Kuper points out that conservatives would have been happy to live with Johnson being premier despite his perpetual lies and dishonesty—as he has displayed while partying in violation of Covid restrictions and over sexual indiscretions of a colleague among others— if they knew he could still fetch votes. “Then there are headwinds that make things difficult. He entirely mishandled difficult situations. And his personal dishonesty was the main breaking point. The conservatives realised that voters would not stand with them anymore with him at the helm. Conservatives got rid of him because they understood he couldn’t win elections for them anymore,” the author adds.
The book offers interesting takes on several of Johnson’s contemporaries at Oxford who were his elite buddies. Here is one such mention: “You couldn’t miss Jacob Rees-Mogg, seemingly the only undergraduate who always wore a suit, or the early Europhobe Dan Hannan. Both became ideological fathers of Brexit.”
As regards the political capabilities of Tory contenders to Johnson’s post, he quips, “Everyone is more competent and honest than Johnson. Not so sure about honesty from Liz Truss. She was a very eloquent Remainer (who opted to be with the European Union) and now she is pretending to be a hard Brexiter, hard rightist. She is kind of a zombie Margaret Thatcher, an impersonator. So, I don’t think she is in any way presenting what she actually is.”

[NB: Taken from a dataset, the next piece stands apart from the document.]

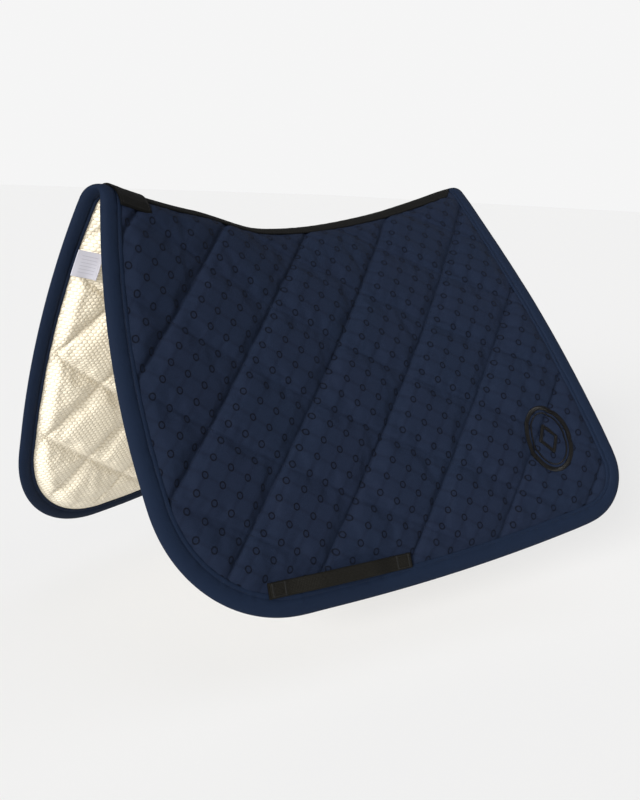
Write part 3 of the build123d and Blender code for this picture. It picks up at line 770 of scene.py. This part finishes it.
def lining_material():
    m, nt, b = material("cream_air_mesh"); g = G(nt)
    x, y = g.uv(700.0)
    # honeycomb knit: small raised cells in rows, every other row shifted by half a cell
    px, py = 6.0, 3.9
    row = g.math("DIVIDE", y, py)
    ri = g.math("FLOOR", row); rf = g.math("SUBTRACT", g.math("SUBTRACT", row, ri), 0.5)
    shift = g.math("MULTIPLY", g.math("MODULO", ri, 2.0), 0.5)
    col = g.math("ADD", g.math("DIVIDE", x, px), shift)
    cf = g.math("SUBTRACT", g.math("FRACT", col), 0.5)
    qx = g.math("MULTIPLY", cf, 2.0); qy = g.math("MULTIPLY", rf, 1.95)
    rr = g.math("ADD", g.math("MULTIPLY", qx, qx), g.math("MULTIPLY", qy, qy))
    dome = g.math("SQRT", g.math("MAXIMUM", g.math("SUBTRACT", 1.0, rr), 0.0))
    P = g.comb(x, y)
    slow = g.noise(P, 0.015, 3, 0.5); fine = g.noise(P, 1.2, 4, 0.7)
    ground = g.mix(g.math("MULTIPLY", slow, 0.5), (0.80, 0.735, 0.60, 1), (0.75, 0.675, 0.53, 1))
    ground = g.mix(g.math("MULTIPLY", fine, 0.25), ground, (0.86, 0.80, 0.68, 1))
    # painted shade: the grooves between the raised cells are coloured dark brown
    groove_shade = g.math("SUBTRACT", 1.0, g.math("MULTIPLY", dome, 2.3), clamp=True)
    c = g.mix(g.math("MULTIPLY", groove_shade, 0.42), ground, (0.46, 0.385, 0.265, 1))
    nt.links.new(c, b.inputs["Base Color"])
    bn = g.bump(dome, 0.0011, 0.7)
    bn = g.bump(g.noise(P, 0.9, 3, 0.6), 0.0003, 0.4, bn)
    nt.links.new(bn, b.inputs["Normal"])
    nt.links.new(g.math("ADD", 0.72, g.math("MULTIPLY", fine, 0.15)), b.inputs["Roughness"])
    b.inputs["Specular IOR Level"].default_value = 0.10
    b.inputs["Sheen Weight"].default_value = 0.02
    b.inputs["Sheen Roughness"].default_value = 0.5
    return m


def webbing_material(name, scale, c0, c1, pitch=1.5):
    m, nt, b = material(name); g = G(nt)
    x, y = g.uv(scale)
    w = weave(g, x, y, pitch)
    P = g.comb(x, y)
    fine = g.noise(P, 1.4, 3, 0.6)
    # painted shade and highlight: the raised threads of the weave are coloured lighter and the gaps between them darker
    c = g.mix(g.math("MULTIPLY", g.math("MULTIPLY", w, fine), 1.3, clamp=True), (*c0, 1), (*c1, 1))
    nt.links.new(c, b.inputs["Base Color"])
    bn = g.bump(w, 0.00045, 0.85)
    bn = g.bump(g.noise(P, 0.25, 3, 0.5), 0.0009, 0.3, bn)
    nt.links.new(bn, b.inputs["Normal"])
    nt.links.new(g.math("ADD", 0.50, g.math("MULTIPLY", fine, 0.2)), b.inputs["Roughness"])
    b.inputs["Specular IOR Level"].default_value = 0.09
    return m


def mesh_strip_material():
    m, nt, b = material("black_spacer_mesh"); g = G(nt)
    x, y = g.uv(620.0)
    px, py = 3.0, 2.2
    row = g.math("DIVIDE", y, py); ri = g.math("FLOOR", row)
    rf = g.math("SUBTRACT", g.math("SUBTRACT", row, ri), 0.5)
    col = g.math("ADD", g.math("DIVIDE", x, px), g.math("MULTIPLY", g.math("MODULO", ri, 2.0), 0.5))
    cf = g.math("SUBTRACT", g.math("FRACT", col), 0.5)
    rr = g.math("SQRT", g.math("ADD", g.math("MULTIPLY", g.math("MULTIPLY", cf, 2.2), g.math("MULTIPLY", cf, 2.2)), g.math("MULTIPLY", g.math("MULTIPLY", rf, 2.0), g.math("MULTIPLY", rf, 2.0))))
    eye = g.math("SUBTRACT", 1.0, g.math("DIVIDE", rr, 0.85), clamp=True)
    P = g.comb(x, y); fine = g.noise(P, 1.8, 3, 0.6)
    # painted shade: the sunken eyes of the mesh are coloured near black
    c = g.mix(g.math("MULTIPLY", eye, 1.6, clamp=True), (0.0052, 0.0052, 0.0050, 1), (0.0008, 0.0008, 0.0008, 1))
    c = g.mix(g.math("MULTIPLY", fine, 0.3), c, (0.0085, 0.0082, 0.0078, 1))
    nt.links.new(c, b.inputs["Base Color"])
    nt.links.new(g.bump(g.math("MULTIPLY", eye, -1.0), 0.0009, 0.95), b.inputs["Normal"])
    nt.links.new(g.math("ADD", 0.55, g.math("MULTIPLY", fine, 0.2)), b.inputs["Roughness"])
    b.inputs["Specular IOR Level"].default_value = 0.06
    return m


def thread_material(name, c0, c1, rough=0.42):
    m, nt, b = material(name); g = G(nt)
    P = g.obj()
    n = g.noise(P, 900.0, 2, 0.5); s = g.noise(P, 25.0, 2, 0.5)
    nt.links.new(g.mix(g.math("MULTIPLY", n, g.math("ADD", 0.6, s)), (*c0, 1), (*c1, 1)), b.inputs["Base Color"])
    nt.links.new(g.math("ADD", rough, g.math("MULTIPLY", n, 0.2)), b.inputs["Roughness"])
    nt.links.new(g.bump(n, 0.0001, 0.5), b.inputs["Normal"])
    b.inputs["Specular IOR Level"].default_value = 0.12
    return m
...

Kuper thinks that Rishi Sunak is more authentic, more competent and honest. The author emphasises, “But I would never vote for them. Sunak is an old Thatcherite who believes that spoils should go to the victors—people like him who in his view work hard and deserve it and are creative entrepreneurs. And then if you lose, the state shouldn’t have to look after you—I think that is very much a kind of Thatcherism.”
Asked whether he had expected Johnson to fall when he began writing the book, Kuper says that as prime minister, Johnson has been in a perennial crisis. “He exemplifies the flaws of the Oxford caste to a ridiculous extreme. Their kind of not doing the homework, being a verbal performer, treating politics as just a game—he represented all that and more. So, I am grateful to him for being out there for the past several months advertising my book,” the author says with a smile.
Kuper dwells on the tension between the political leadership and the civil services in the UK. He says that although the top brass of Westminster and Whitehall, metonymy for bureaucracy in the UK, both come out of Oxbridge and often out of private schools, their styles are different. “And Whitehall is more about reading the dossier, doing hard work. Tories, like most right-wing parties, are suspicious of the government or the civil services. So, when things go wrong, they target the civil services and accuse them of sabotaging their policies. Civil services are the useful scapegoat,” Kuper notes.
More than anything else, the book highlights the power of privilege in modern democracy. The young graduates and their families at Oxford have a reason to smile self-assuredly: the odds are already tipped in their favour.